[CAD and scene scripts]
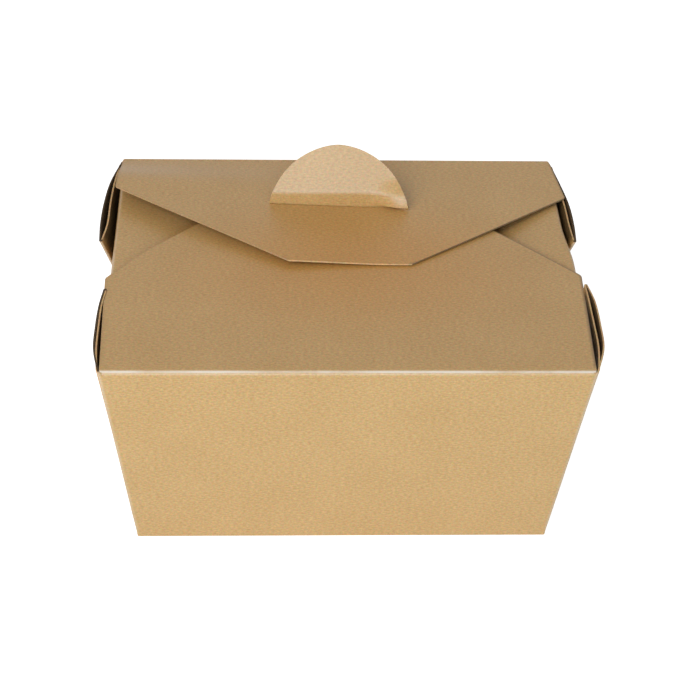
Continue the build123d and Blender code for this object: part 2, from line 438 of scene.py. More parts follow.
def add_sheet(name, grids, form):
    """A piece of board, thickened inwards from grids of skin points (x, y, z, u, v, crease) in mm.

    A seventh number sets painted shade, by how deep in a pocket the point lies: at 0.5 its inside is
    darkened, at 1 both sides are.
    """
    bm = bmesh.new()
    flat = bm.loops.layers.uv.new(SHEET_UV)
    creased = bm.verts.layers.float.new("crease")
    pocketed = bm.verts.layers.float.new("pocket")
    for grid in grids:
        verts = [[bm.verts.new(Vector(p[:3]) * MM) if p else None for p in row] for row in grid]
        for row, line in zip(grid, verts):
            for point, vert in zip(row, line):
                if vert:
                    vert[creased] = point[5]
                    vert[pocketed] = point[6] if len(point) > 6 else 0
        for i in range(len(grid) - 1):
            for j in range(len(grid[0]) - 1):
                corners = [(i, j), (i, j + 1), (i + 1, j + 1), (i + 1, j)]
                if any(verts[a][b] is None for a, b in corners):
                    continue
                face = bm.faces.new([verts[a][b] for a, b in corners])
                for loop, (a, b) in zip(face.loops, corners):
                    loop[flat].uv = (grid[a][b][3] * MM, grid[a][b][4] * MM)
    bmesh.ops.remove_doubles(bm, verts=bm.verts, dist=0.004 * MM)
    loose = [vert for vert in bm.verts if not vert.link_faces]
    bmesh.ops.delete(bm, geom=loose, context="VERTS")
    sheet = placed_mesh(name, bm, board_materials(form.finish))
    wall = sheet.modifiers.new("Board", "SOLIDIFY")
    wall.thickness = form.tray.board * MM
    wall.offset = -1
    wall.use_even_offset = True
    wall.material_offset = 1
    wall.material_offset_rim = 2
    return made_plain(sheet)


def made_plain(piece):
    """The piece with its modifiers turned into plain mesh, and shaded."""
    bpy.context.view_layer.update()
    graph = bpy.context.evaluated_depsgraph_get()
    mesh = bpy.data.meshes.new_from_object(piece.evaluated_get(graph), depsgraph=graph)
    old, name = piece.data, piece.name
    piece.modifiers.clear()
    piece.data = mesh
    bpy.data.meshes.remove(old)
    mesh.name = name
    shade(mesh)
    return piece


def dress(piece, node, body=None):
    """Ties a finished piece to its body, if it has one, and hides the solid that it stands for."""
    if body:
        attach(piece, body)
    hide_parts(node)


# Tray: base, front and back walls, corner webs, front flap and tab


BULGE_PLACES = (0.28, 0.55, 0.8)
INNER_BULGE = 0.45
ROOT = 0.05


def web_path(form, web, z):
    """Outline of a web at one height, from the upright corner round its ridge and back to its root.

    Each point is (distance from the corner, distance out from the end wall's plane, crease, pocket); the
    crease sets a painted highlight, and the pocket painted shade.
    """
    reach, *bulges, tip, _ = web
    share, double, radius = z / form.height, form.tray.web_fold, form.tray.web_fold / 2
    far, turn, tip_out = reach * share, form.corner_length(z, web), tip * share
    outer = [(0, 0)] + [(place * far, bulge * share) for place, bulge in zip(BULGE_PLACES, bulges)]
    inner = [(u, INNER_BULGE * out - double * (1 - share)) for u, out in outer]
    outer.append((far, tip_out))
    inner.append((far, tip_out - double))
    start = (turn, through(outer, turn))
    path = []
    # Round the upright corner, with a faint painted highlight, while painted shade grows on its inside
    for i in range(7):
        t = i / 6
        path.append((start[0] * t * t, start[1] * t * t - turn * (1 - t) ** 2, 0.2 * sin(pi * t), 0.5 * t))
    # Along the outer panel, its inside in painted shade
    for i in range(1, 25):
        u = lerp(turn, far, 1 - (1 - i / 24) ** 1.2)
        path.append((u, through(outer, u), 0.0, 0.5))
    # Round the ridge, with a painted highlight
    for i in range(1, 8):
        a = pi * i / 8
        path.append((far + radius * sin(a), tip_out - radius + radius * cos(a), 0.3 * sin(a), 0.5))
    # Back along the inner panel, into the pocket, where painted shade soon darkens both sides
    for i in range(17):
        u = lerp(far, ROOT * far, (i / 16) ** 1.4)
        path.append((u, through(inner, u), 0.0, 0.5 + 0.5 * smooth(i / 3)))
    return path


def web_grid(form, web, side_x, side_y, levels, dark_edge):
    """Skin of one web from its levels (z, flat distance); with dark_edge its outer panel's top edge gets a
    painted shadow line.
    """
    reach, rise = web[0], web[-1]
    rows = []
    for z, s in levels:
        share = z / form.height
        path = web_path(form, web, z)
        row, flat_u, before = [], form.wall_end(z, web), path[0]
        for u, out, crease, pocket in path:
            flat_u += hypot(u - before[0], out - before[1])
            before = (u, out)
            # The outer panel's top edge is painted black, as shadow
            if dark_edge and z == levels[-1][0] and pocket == 0.5:
                crease = EDGE_BLACK
            lift = rise * share**6 * smooth((u / (reach * share) - 0.55) / 0.45)
            x = side_x * (form.half_width(z) + out)
            y = side_y * (form.half_depth(z) - u)
            row.append((x, y, z + lift, side_x * flat_u, -side_y * s, crease, pocket))
        rows.append(row if side_x * side_y < 0 else row[::-1])
    return rows


def tray_runs(form, flap):
    """Side views of the sheet from the middle of the base: back to the crease, and forward to the tab."""
    fold_y = -form.half_depth(form.height)
    bend_y = HINGE.y - flap.tab_reach
    bend_z = form.height - (bend_y - fold_y) * tan(flap.slope)
    strip_turn = asin((form.height + flap.tab_strip - HINGE.z) / flap.tab_reach)
    top_turn = asin((flap.tab_top - HINGE.z) / flap.tab_reach)
    strip, top = [
        (HINGE.y - flap.tab_reach * cos(a), HINGE.z + flap.tab_reach * sin(a))
        for a in (strip_turn, top_turn)
    ]
    front = Run(
        [(0, 0), (-form.half_depth(0), 0), (fold_y, form.height), (bend_y, bend_z), strip, top],
        (form.tray.base_fold, flap.fold, flap.tab_crease, flap.tab_bend),
    )
    back = Run(
        [(0, 0), (form.half_depth(0), 0), (form.half_depth(form.back_top), form.back_top)],
        (form.tray.base_fold,),
    )
    return back, front


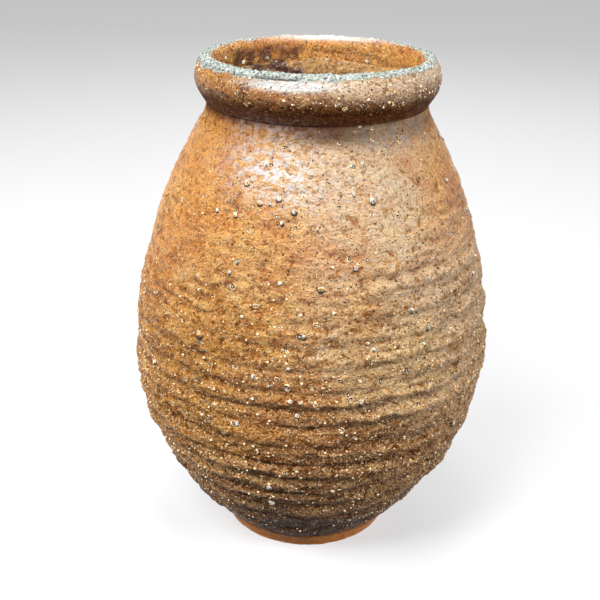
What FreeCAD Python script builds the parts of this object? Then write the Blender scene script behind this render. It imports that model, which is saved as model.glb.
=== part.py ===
"""Hand-built stoneware storage jar, 400 mm tall, in millimetres.

The jar is raised from pieces of clay that are luted edge to edge: a floor slab, a coil thumbed into
the corner over it, three wall stages of about five coils each, a neck collar whose lip turns outward,
a coil smeared over the seam inside the neck, and a thick coil rolled round the neck under the lip.
+Z is up, and the origin is the centre of the face that the jar stands on.
"""
import FreeCAD
import Part

import math
import os

# Outer form of the wall
jar_height = 400.0
belly_radius = 143.2       # widest place
belly_height = 160.0
belly_fullness = 1.82      # exponent of the curve from heel to belly
heel_radius = 77.4         # where the wall leaves the floor slab

# Wall thickness, measured square to the wall
heel_wall = 13.0
shoulder_wall = 9.5

# Floor slab
slab_thickness = 13.5
foot_radius = 69.8         # the slab's edge flares from here to just under the heel
foot_edge_round = 3.0
heel_overhang = 1.0        # the lowest coil stands out over the slab's edge
heel_rise = 2.0

# Coil thumbed into the corner between floor and wall
floor_coil_width = 15.0
floor_coil_height = 14.0
floor_coil_hollow = 3.0

# Coils of the wall. A groove marks each joint between two coils, and grooves are given as
# shares of the wall's height, from the floor up to the neck seam.
groove_height_shares = (
    0.103, 0.163, 0.213, 0.264, 0.311, 0.352, 0.401,
    0.449, 0.491, 0.534, 0.580, 0.629, 0.674, 0.716,
)
lower_coil_count = 8       # coils of the lower stage, up to its seam
belly_coil_count = 6       # coils of the belly stage
coil_ridge = 1.4           # how far a coil rounds out over its two grooves near the belly
ridge_fade_share = 0.5     # part of it that is lost towards foot and shoulder
seam_drop = 6.0            # each stage seam is bevelled down towards the inside

# Neck and its turned lip
mouth_radius = 78.0
collar_thickness = 7.2
neck_rise = 15.0           # from the neck seam to the crease under the rim
neck_straight = 6.0        # the neck stands upright for this last stretch
lip_overlap = 14.0         # height of the rim coil's bed against the neck, below the crest
lip_edge_drop = 3.0        # the lip's outer edge lies this far below the crest
mouth_edge_drop = 12.0     # the rounding of the mouth ends this far below the crest

# Rolled rim
rim_height = 35.0          # crease to crest
rim_overhang = 8.0         # beyond the neck
rim_widest_drop = 15.0     # widest place of the rim, below the crest
rim_side_height = 7.0      # the rim's side falls this far before it turns in
crest_inset = 6.6          # the crest lies this far outside the mouth

# Coil smeared over the neck seam on the inside
seam_coil_drop = 20.0      # its upper edge, below the crest
seam_coil_thickness = 3.0
seam_coil_edge = 4.0       # height of its rounded upper edge
seam_coil_tail = 11.0      # it thins out this far below the inner end of the seam


def vec(radius, height):
    """A point of the half section, which lies in the XZ plane."""
    return FreeCAD.Vector(radius, 0, height)


def line(start, end):
    return Part.LineSegment(start, end).toShape()


def arc(start, middle, end):
    return Part.Arc(start, middle, end).toShape()


def bulged(start, end, bulge):
    """An arc that stands out by bulge on the right of the way from start to end."""
    way = end - start
    side = FreeCAD.Vector(way.z, 0, -way.x).normalize()
    return arc(start, (start + end) * 0.5 + side * bulge, end)


def bent(*poles):
    """A smooth bend that leaves its first pole and reaches its last one along its sides."""
    curve = Part.BezierCurve()
    curve.setPoles(list(poles))
    return curve.toShape()


def turned(edges):
    """The solid that a closed half section makes when it turns once about the jar's axis."""
    face = Part.Face(Part.Wire(edges))
    solid = face.revolve(FreeCAD.Vector(0, 0, 0), FreeCAD.Vector(0, 0, 1), 360)
    if solid.ShapeType != "Solid":
        solid = Part.Solid(Part.Shell(solid.Faces))
    if solid.Volume < 0:
        solid.reverse()
    return solid


# Levels and radii that follow from the sizes above
heel_height = slab_thickness + heel_rise
crease_height = jar_height - rim_height
wall_height = crease_height - neck_rise
neck_radius = mouth_radius + collar_thickness
rim_radius = neck_radius + rim_overhang
crest_radius = mouth_radius + crest_inset
grooves = [share * wall_height for share in groove_height_shares]
lower_seam = grooves[lower_coil_count - 1]
upper_seam = grooves[lower_coil_count + belly_coil_count - 1]

# The shoulder is one arc, upright at the belly, that would meet the upright of the neck.
shoulder_rise = crease_height - neck_straight - belly_height
shoulder_run = belly_radius - neck_radius
shoulder_arc = (shoulder_rise ** 2 + shoulder_run ** 2) / (2 * shoulder_run)


def outer_radius(height):
    """Radius of the smooth outer wall, at the bottom of the grooves."""
    if height >= belly_height:
        rise = height - belly_height
        return belly_radius - shoulder_arc + math.sqrt(shoulder_arc ** 2 - rise ** 2)
    share = (height - heel_height) / (belly_height - heel_height)
    return heel_radius + (belly_radius - heel_radius) * (1 - (1 - share) ** belly_fullness)


def outer_slope(height):
    """Change of the outer radius per unit of height."""
    if height >= belly_height:
        rise = height - belly_height
        return -rise / math.sqrt(shoulder_arc ** 2 - rise ** 2)
    span = belly_height - heel_height
    share = (height - heel_height) / span
    return (belly_radius - heel_radius) * belly_fullness * (1 - share) ** (belly_fullness - 1) / span


def outer(height):
    return vec(outer_radius(height), height)


def inner(height):
    """The point of the inner wall that faces the outer wall at this height."""
    share = (height - heel_height) / (wall_height - heel_height)
    thickness = heel_wall + (shoulder_wall - heel_wall) * share
    slope = outer_slope(height)
    step = thickness / math.hypot(1, slope)
    return vec(outer_radius(height) - step, height + slope * step)


def between(low, high, share):
    return low + (high - low) * share


# The inner wall is one smooth curve, shared by the three stages and the two coils that lie on it.
inner_heel = inner(heel_height)
floor_corner = vec(inner_heel.x - (inner_heel.z - slab_thickness) * outer_slope(heel_height), slab_thickness)
lower_lute, upper_lute, neck_lute = (inner(seam - seam_drop) for seam in (lower_seam, upper_seam, wall_height))
knot_shares = (0.3, 0.65)
inner_knots = [floor_corner]
inner_knots += [inner(between(heel_height, lower_seam, share)) for share in knot_shares]
inner_knots += [lower_lute, inner(between(lower_seam, upper_seam, knot_shares[1])), upper_lute]
inner_knots += [inner(between(upper_seam, wall_height, share)) for share in knot_shares]
inner_knots += [neck_lute]
inner_curve = Part.BSplineCurve()
inner_curve.interpolate(Points=inner_knots)


def inner_point(height):
    """The point of the inner curve at a height, found by halving."""
    low, high = inner_curve.FirstParameter, inner_curve.LastParameter
    for _ in range(60):
        middle = between(low, high, 0.5)
        if inner_curve.value(middle).z < height:
            low = middle
        else:
            high = middle
    return inner_curve.value(low)


def inner_edge(start, end):
    """The stretch of the inner curve between two of its points."""
    low, high = sorted((inner_curve.parameter(start), inner_curve.parameter(end)))
    return Part.Edge(inner_curve, low, high)


def coil_ridges(bottom, top):
    """Outer edges of a stage: each coil rounds out between its two grooves."""
    heights = [bottom, *(height for height in grooves if bottom < height < top), top]
    edges = []
    for low, high in zip(heights, heights[1:]):
        offset = between(low, high, 0.5) - belly_height
        reach = belly_height - heel_height if offset < 0 else upper_seam - belly_height
        fade = 1 - ridge_fade_share * min(abs(offset) / reach, 1)
        edges.append(bulged(outer(low), outer(high), coil_ridge * fade))
    return edges


def make_base_slab():
    """Flat floor slab with a flared edge, rounded where it meets the ground."""
    round_start = vec(foot_radius - foot_edge_round, 0)
    round_end = vec(foot_radius, foot_edge_round)
    edge_top = vec(heel_radius - heel_overhang, slab_thickness)
    return turned([
        line(vec(0, 0), round_start),
        bent(round_start, vec(foot_radius, 0), round_end),
        line(round_end, edge_top),
        line(edge_top, vec(0, slab_thickness)),
        line(vec(0, slab_thickness), vec(0, 0)),
    ])


def make_floor_coil():
    """Coil thumbed into the corner over the slab, hollow on its open side."""
    top = inner_point(slab_thickness + floor_coil_height)
    toe = vec(floor_corner.x - floor_coil_width, slab_thickness)
    return turned([
        line(toe, floor_corner),
        inner_edge(floor_corner, top),
        bulged(toe, top, floor_coil_hollow),
    ])


def make_lower_wall():
    """Lower stage of the wall, standing on the slab."""
    toe = vec(heel_radius - heel_overhang, slab_thickness)
    return turned([
        line(floor_corner, toe),
        line(toe, outer(heel_height)),
        *coil_ridges(heel_height, lower_seam),
        line(outer(lower_seam), lower_lute),
        inner_edge(lower_lute, floor_corner),
    ])


def make_belly_wall():
    """Middle stage, between two bevelled seams."""
    return turned([
        *coil_ridges(lower_seam, upper_seam),
        line(outer(upper_seam), upper_lute),
        inner_edge(upper_lute, lower_lute),
        line(lower_lute, outer(lower_seam)),
    ])


def make_shoulder_wall():
    """Upper stage, scraped smooth, up to the neck seam."""
    bottom, top = outer(upper_seam), outer(wall_height)
    return turned([
        arc(bottom, outer(between(upper_seam, wall_height, 0.5)), top),
        line(top, neck_lute),
        inner_edge(neck_lute, upper_lute),
        line(upper_lute, bottom),
    ])


# Points of the neck and rim that more than one piece uses
crease = vec(neck_radius, crease_height)
crest = vec(crest_radius, jar_height)
rim_widest = vec(rim_radius, jar_height - rim_widest_drop)
bed_top = vec(neck_radius, jar_height - lip_overlap)
mouth_edge = vec(mouth_radius, jar_height - mouth_edge_drop)
mouth_foot = vec(mouth_radius, crease_height)


def quarter(top, side):
    """Quarter of an oval from its top point round to its side point."""
    centre = vec(top.x, side.z)
    across, up = side - centre, top - centre
    tall = up.Length > across.Length
    return Part.Ellipse(top if tall else side, side if tall else top, centre)


def quarter_point(top, side, height):
    """The point of that quarter at a height."""
    rise = (height - side.z) / (top.z - side.z)
    return vec(top.x + (side.x - top.x) * math.sqrt(1 - rise ** 2), height)


def quarter_edge(top, side, start, end):
    """The stretch of that quarter between two of its points."""
    oval = quarter(top, side)
    low, high = sorted((oval.parameter(start), oval.parameter(end)))
    if high - low > math.pi:
        low, high = high, low + 2 * math.pi
    return Part.Edge(oval, low, high)


lip_edge = quarter_point(crest, rim_widest, jar_height - lip_edge_drop)


def inner_neck_edges(top):
    """Inner face of the collar from a point of it down to the neck seam."""
    return [line(top, mouth_foot), bent(mouth_foot, vec(mouth_radius, wall_height), neck_lute)]


def make_neck_collar():
    """Neck collar with its lip turned outward over the rim coil."""
    bottom = outer(wall_height)
    return turned([
        bent(bottom, vec(neck_radius, crease_height - neck_straight), crease),
        line(crease, bed_top),
        line(bed_top, lip_edge),
        quarter_edge(crest, rim_widest, lip_edge, crest),
        quarter_edge(crest, mouth_edge, crest, mouth_edge),
        *inner_neck_edges(mouth_edge),
        line(neck_lute, bottom),
    ])


def make_rim_roll():
    """Coil rolled round the neck, bedded under the turned lip."""
    return turned([
        bent(crease, vec(rim_radius, rim_widest.z - rim_side_height), rim_widest),
        quarter_edge(crest, rim_widest, rim_widest, lip_edge),
        line(lip_edge, bed_top),
        line(bed_top, crease),
    ])


def make_neck_seam_coil():
    """Coil smeared over the neck seam on the inside, with a blunt upper edge."""
    edge = vec(mouth_radius, jar_height - seam_coil_drop)
    face_radius = mouth_radius - seam_coil_thickness
    face_top = vec(face_radius, edge.z - seam_coil_edge)
    tail = inner_point(neck_lute.z - seam_coil_tail)
    return turned([
        *inner_neck_edges(edge),
        inner_edge(neck_lute, tail),
        bent(tail, vec(face_radius, neck_lute.z), face_top),
        bent(face_top, vec(face_radius, edge.z), edge),
    ])


parts = {
    "base_slab": make_base_slab,
    "floor_coil": make_floor_coil,
    "lower_wall": make_lower_wall,
    "belly_wall": make_belly_wall,
    "shoulder_wall": make_shoulder_wall,
    "neck_collar": make_neck_collar,
    "neck_seam_coil": make_neck_seam_coil,
    "rim_roll": make_rim_roll,
}

os.makedirs("parts", exist_ok=True)
for name, make in parts.items():
    solid = make()
    if not solid.isValid():
        raise ValueError(name + " is not a valid solid")
    solid.exportStep("parts/" + name + ".step")
    print(name, "volume in ml", round(solid.Volume / 1000))
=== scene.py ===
"""Looks of the hand-built stoneware jar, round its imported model. All lengths are in metres.

One skin runs from the foot over the rim and down to the floor inside. It is worked out once, as rows
round the jar, with its coils, lumps, crust and crack as real relief, and each CAD node is replaced by
a closed piece that takes its stretch of that skin. Azimuth 0 faces the camera, and 90 is its right.
"""

import itertools
import math

import bmesh
import bpy
import numpy as np
from mathutils import Matrix, Vector


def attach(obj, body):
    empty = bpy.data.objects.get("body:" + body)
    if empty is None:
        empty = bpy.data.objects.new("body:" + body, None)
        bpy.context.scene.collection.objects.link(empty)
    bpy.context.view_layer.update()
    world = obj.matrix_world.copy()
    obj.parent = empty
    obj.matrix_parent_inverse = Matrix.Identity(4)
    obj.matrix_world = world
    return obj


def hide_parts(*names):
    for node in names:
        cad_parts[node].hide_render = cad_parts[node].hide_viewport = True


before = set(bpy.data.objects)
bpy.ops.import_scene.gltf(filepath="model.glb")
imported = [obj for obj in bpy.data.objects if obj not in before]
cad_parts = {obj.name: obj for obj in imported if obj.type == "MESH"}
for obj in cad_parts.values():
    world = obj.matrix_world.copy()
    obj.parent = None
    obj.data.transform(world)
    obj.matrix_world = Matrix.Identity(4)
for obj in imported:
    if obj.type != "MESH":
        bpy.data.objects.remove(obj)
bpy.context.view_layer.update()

mm = 0.001

# Sizes of the jar, as in the model
jar_height = 400 * mm
belly_radius = 143.2 * mm
belly_height = 160 * mm
belly_fullness = 1.82
heel_radius = 77.4 * mm
heel_wall = 13 * mm
shoulder_wall = 9.5 * mm
slab_thickness = 13.5 * mm
foot_radius = 69.8 * mm
foot_edge_round = 3 * mm
heel_overhang = 1 * mm
heel_rise = 2 * mm
floor_coil_width = 15 * mm
floor_coil_height = 14 * mm
floor_coil_hollow = 3 * mm
seam_drop = 6 * mm
mouth_radius = 78 * mm
collar_thickness = 7.2 * mm
neck_rise = 15 * mm
neck_straight = 6 * mm
lip_edge_drop = 3 * mm
mouth_edge_drop = 12 * mm
rim_height = 35 * mm
rim_overhang = 8 * mm
rim_widest_drop = 15 * mm
rim_side_height = 7 * mm
crest_inset = 6.6 * mm
seam_coil_drop = 20 * mm
seam_coil_thickness = 3 * mm
seam_coil_edge = 4 * mm
seam_coil_tail = 11 * mm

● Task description
From the records above, retype only the lines starting at the line that contains "edge = vec(mouth_radius, jar_height - seam_coil_drop)" and ending at the line that contains "if empty is", both included.

● Exercise solution
    edge = vec(mouth_radius, jar_height - seam_coil_drop)
    face_radius = mouth_radius - seam_coil_thickness
    face_top = vec(face_radius, edge.z - seam_coil_edge)
    tail = inner_point(neck_lute.z - seam_coil_tail)
    return turned([
        *inner_neck_edges(edge),
        inner_edge(neck_lute, tail),
        bent(tail, vec(face_radius, neck_lute.z), face_top),
        bent(face_top, vec(face_radius, edge.z), edge),
    ])


parts = {
    "base_slab": make_base_slab,
    "floor_coil": make_floor_coil,
    "lower_wall": make_lower_wall,
    "belly_wall": make_belly_wall,
    "shoulder_wall": make_shoulder_wall,
    "neck_collar": make_neck_collar,
    "neck_seam_coil": make_neck_seam_coil,
    "rim_roll": make_rim_roll,
}

os.makedirs("parts", exist_ok=True)
for name, make in parts.items():
    solid = make()
    if not solid.isValid():
        raise ValueError(name + " is not a valid solid")
    solid.exportStep("parts/" + name + ".step")
    print(name, "volume in ml", round(solid.Volume / 1000))
=== scene.py ===
"""Looks of the hand-built stoneware jar, round its imported model. All lengths are in metres.

One skin runs from the foot over the rim and down to the floor inside. It is worked out once, as rows
round the jar, with its coils, lumps, crust and crack as real relief, and each CAD node is replaced by
a closed piece that takes its stretch of that skin. Azimuth 0 faces the camera, and 90 is its right.
"""

import itertools
import math

import bmesh
import bpy
import numpy as np
from mathutils import Matrix, Vector


def attach(obj, body):
    empty = bpy.data.objects.get("body:" + body)
    if empty is None:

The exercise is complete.